Board may be headed back to N.C. Supreme Court|Appeal expected in a case involvingsuspended student

Published 1:29 am Wednesday, October 28, 2009

By By BETTY MITCHELL GRAY
Staff Writer

Once again, the Beaufort County Board of Education is involved in a lawsuit that could affect public school systems across the state.
Lawyers for the school board are likely headed back to the N.C. Supreme Court for the second time this year following a ruling last week by the N.C. Court of Appeals in a lawsuit brought by two students expelled from school following a fight at Southside High School.
“Beaufort County seems to be in the forefront of cases with statewide significance,” said school board Chairman Robert Belcher during the board’s meeting Monday.
At issue is the right of students who receive long-term suspensions to receive an alternative education during their suspensions.
In an Oct. 20 ruling, two of three judges on the state Court of Appeals sided with the school board, saying that the ability of students subjected to long-term suspensions to receive alternative education during their suspensions should be left to the discretion of school boards.
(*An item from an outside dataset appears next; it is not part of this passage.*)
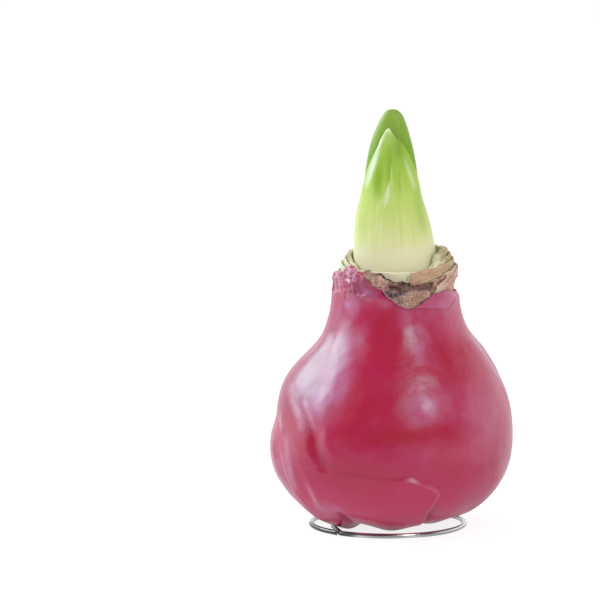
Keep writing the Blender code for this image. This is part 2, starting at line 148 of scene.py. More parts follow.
# Shoot: half width of the spear by height
SHOOT = [
    (81, 15), (99, 14.9), (109, 14.3), (118, 13.2), (127, 11), (134, 10.1),
    (140, 9.3), (146, 8.1), (151, 6.6), (155, 5.1), (158, 3.6), (159.5, 2.1),
]
SHOOT_STEPS = 8
SHOOT_WAIST_X = 0.2
SHOOT_TIP_X = 0.7
FRONT_DEPTH_LOW = 0.70
BACK_DEPTH_LOW = 0.88
DEPTH_HIGH = 0.62
SPEAR_COLUMNS, SPEAR_ROWS = 144, 129
# Half angle that the front leaf wraps round the spear, by height
LEAF_WRAP = [
    (81, 135), (98, 122), (110, 108), (120, 95), (129, 80), (135.5, 67),
    (141, 52), (144.5, 42), (148, 30), (150.5, 18), (152.2, 9), (153.2, 2),
]
LEAF_COLUMNS, LEAF_ROWS = 150, 170
LEAF_EDGE = 0.5
LEAF_RIB_FOOT = 2.5
LEAF_RIB_TIP = 0.9
TIP_LEAN = 12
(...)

A third judge disagreed, saying that previous court decisions over school-funding issues establish that the right to education is a fundamental right.
That dissent guarantees lawyers for the students the right to appeal the case to the state’s high court. One of those lawyers said Tuesday that she intends to file such an appeal within a month.
“We will appeal,” said Jane Wettach, a lawyer with the Children’s Law Clinic at the Duke University School of Law, in an interview Tuesday. The clinic, based at Duke University in Durham, provides free legal services to low-income families in cases that involve education and other issues affecting children.
In the majority opinion, Judge Ann Marie Calabria wrote, “(T)he legislature has decreed that ‘each local board of education shall establish at least one alternative learning program and shall adopt guidelines for assigning students to alternative learning programs. … These guidelines include ‘strategies for providing alternative learning programs, when feasible and appropriate, for students who are subject to long term suspension or expulsion. … The legislature has clearly considered the issue of alternative education for students who are either suspended long term or expelled, and it did not choose to make access to alternative education mandatory. We have no authority to question this judgment.”
In a dissenting opinion, Judge Martha A. Greer wrote, “Because plaintiff has alleged that defendants’ actions have completely denied her this fundamental right and because defendants bear the burden of establishing that their actions were necessary to promote a compelling governmental interest — a burden not negated by any allegations in the complaint — I would hold that the trial court improperly dismissed the complaint. … The North Carolina constitution explicitly guarantees the right to a free public education.”
Lawyers representing the students and the school board in the case said it has implications for students suspended from schools throughout the state and could be one of the most significant cases since the 1997 case involving then-student Robert A. Leandro and others over school funding.
“This case is especially significant for large school systems that have a number of long-term suspensions,” said Trey Allen, a lawyer for the school board.
Calabria and Greer each cited the case in their decisions. Calabria wrote that decisions in that and subsequent related cases “were limited to the quality of education in the contest of school financing and did not address in any way the subject of school discipline.” Greer disagreed writing that “(t)he majority suggests that Leandro’s fundamental right analysis does not apply outside of the school financing context. Nothing in Leandro, however, suggests such a limitation.”
Wettach said the Children’s Law Clinic will seek an expanded definition of the “fundamental right to a sound basic education” in the state constitution to include students who are the subject of long-term suspensions.
“We are hopeful for a change in the law,” she said.
Meanwhile, Belcher said that a reversal of the Court of Appeals’ decision by the state high court could have serious implications for educators.
“It could mean that you have to provide educational services for some really, really bad people,” he said.
The Court of Appeals ruling involved one of two cases before the court filed on behalf of Viktoria King and Jessica Hardy, 10th-grade students at Southside High School when a fight broke out Jan. 18, 2008, at the school. As a result of the fight, they were suspended from school for 10 days beginning Jan. 24, 2008. Subsequently, then-Superintendent Jeffrey Moss followed a recommendation from then-Principal Todd Blumenreich that the students be suspended for the remainder of the 2007-2008 school year. The Court of Appeals has yet to rule in the second case.